Joon Wai also donated his paintings for charity sale at a charity banquet organized by Tzu Chi Seremban on August 17, 2019. The canvas paintings were printed at his expense with help from Teacher Loh. Many of the guests were impressed when they learnt from his mother how he completed the paintings despite his physical conditions. “We saw on Da Ai TV some families whose conditions are worse off than us but are doing good deeds. So I proposed to Joon Wai that he could also do the same and pray for a healthy body in his next life. He agreed without hesitation.”

The value of these paintings does not lie in their price tags or skills involved, but a child’s passion for life and his efforts to paint his life with colours despite his physical disabilities.

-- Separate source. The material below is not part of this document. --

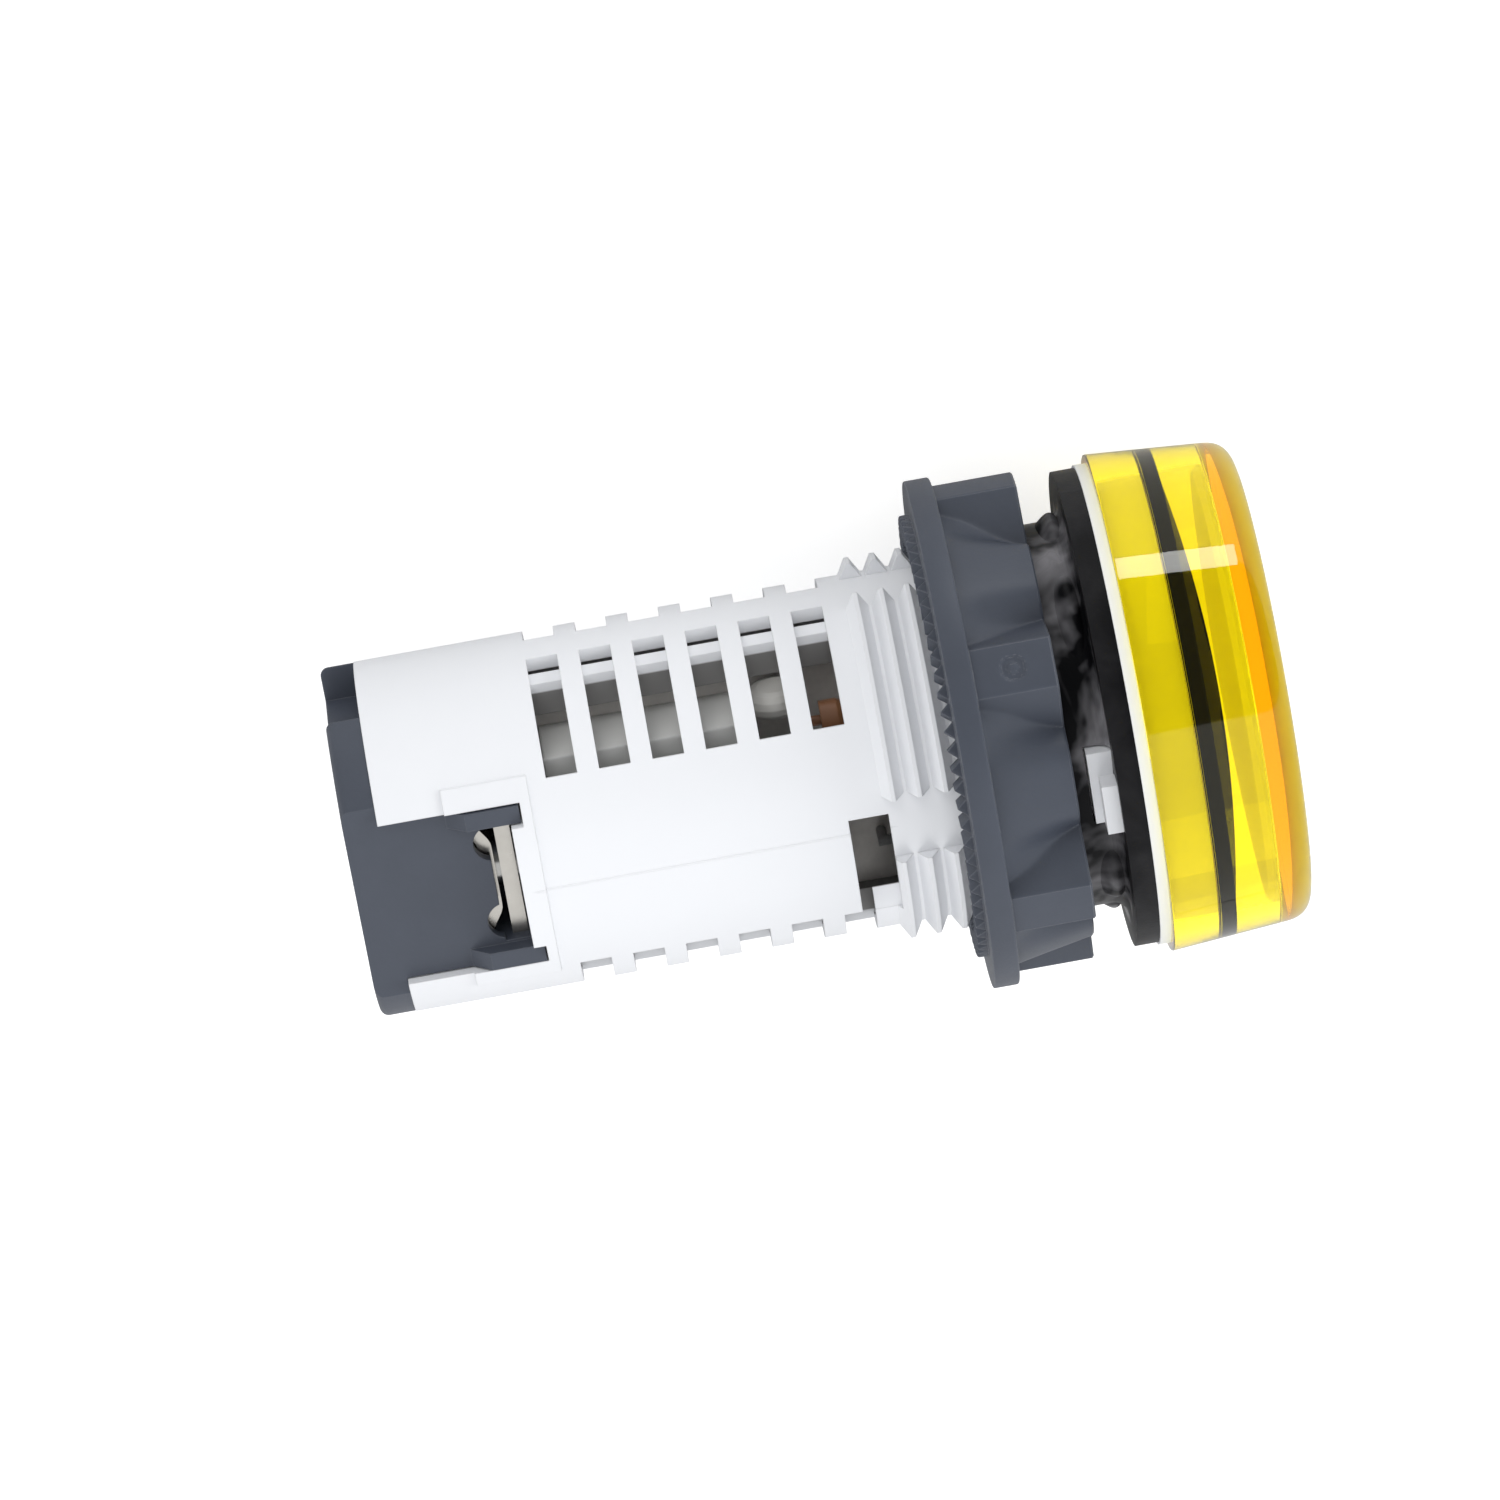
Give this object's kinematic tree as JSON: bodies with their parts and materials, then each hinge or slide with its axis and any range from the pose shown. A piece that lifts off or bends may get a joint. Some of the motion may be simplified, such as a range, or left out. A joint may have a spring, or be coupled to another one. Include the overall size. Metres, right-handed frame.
{
  "type": "panel pilot light",
  "caption": "Panel pilot light with a clear amber lens cap, slotted white body, sealing gasket, lobed lock nut and rear screw terminals.",
  "frame": {"origin": "on the light's axis, in the plane of the gasket's rear face, which lies on the panel", "axes": "-Y out of the lens, towards the person looking at the panel; +Y along the body behind the panel; +Z from the axis to the locating key"},
  "size_m": [0.0296, 0.0537, 0.0296],
  "materials": {
    "lens": "clear amber moulded plastic, glossy",
    "diffuser": "opal moulded plastic",
    "mask": "black moulded plastic",
    "lamp_board": "white solder mask",
    "lamp": "white case with a clear dish",
    "body": "satin moulded plastic, cool white",
    "gasket": "black rubber with shiny smears",
    "nut": "satin moulded plastic, dark blue-grey",
    "cover": "satin moulded plastic, dark blue-grey",
    "terminal": "tinned, dull bright",
    "screw": "zinc plated",
    "board": "bare board laminate",
    "capacitor_case": "grey box case",
    "ceramic": "dipped coating",
    "chip": "black moulded case",
    "resistor": "lacquered"
  },
  "bodies": {
    "root": {"lens": "lens", "diffuser": "diffuser", "lamp_mask": "mask", "lamp_board": "lamp_board", "lamp_1": "lamp", "lamp_2": "lamp", "lamp_3": "lamp", "lamp_4": "lamp", "lamp_5": "lamp", "lamp_6": "lamp", "body_shell": "body", "gasket": "gasket", "rear_cover": "cover", "terminal_strip_1": "terminal", "terminal_strip_2": "terminal", "main_board": "board", "box_capacitor": "capacitor_case", "disc_capacitor": "ceramic", "rectifier": "chip", "resistor_1": "resistor", "resistor_2": "resistor", "board_pin_1": "terminal", "board_pin_2": "terminal"},
    "nut": {"lock_nut": "nut"},
    "clamp_1": {"clamp_plate_1": "terminal"},
    "screw_1": {"clamp_screw_1": "screw"},
    "clamp_2": {"clamp_plate_2": "terminal"},
    "screw_2": {"clamp_screw_2": "screw"}
  },
  "joints": [
    {"name": "nut_travel", "type": "slide", "parent": "root", "child": "nut", "axis": [0, -1, 0], "range_m": [-0.0105, 0.0008]},
    {"name": "clamp_1_travel", "type": "slide", "parent": "root", "child": "clamp_1", "axis": [0, -1, 0], "range_m": [-0.0016, 0.0002]},
    {"name": "screw_1_turn", "type": "hinge", "parent": "clamp_1", "child": "screw_1", "pos_m": [0, 0.04, 0.0053], "axis": [0, -1, 0], "range_deg": [-1152, 144]},
    {"name": "clamp_2_travel", "type": "slide", "parent": "root", "child": "clamp_2", "axis": [0, -1, 0], "range_m": [-0.0016, 0.0002]},
    {"name": "screw_2_turn", "type": "hinge", "parent": "clamp_2", "child": "screw_2", "pos_m": [0, 0.04, -0.0053], "axis": [0, -1, 0], "range_deg": [-1152, 144]}
  ],
  "couplings": [
    {"joint": "screw_1_turn", "follows": "clamp_1_travel", "rad_per_m": 12566},
    {"joint": "screw_2_turn", "follows": "clamp_2_travel", "rad_per_m": 12566}
  ]
}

During their visit in July 2019, volunteers held an early birthday celebration for Joon Wai, whose birthday falls on July 24. The shy teenage boy was reluctant to express his gratitude but the warmth that he felt would give him courage to face his life, knowing that there are people who care about him.

Volunteers celebrated Sam Joon Wai’s birthday in advance. [Photography by Hong Geok Hui]

Life may not always be ideal, but we must not be defeated. We should face the trials and setbacks that we encounter bravely and live out the best of our lives. Day after day, everything goes on as usual, the mother continues to take care of her son meticulously, the son continues to find his worth in painting, and the volunteers will always be there to offer their support through thick and thin.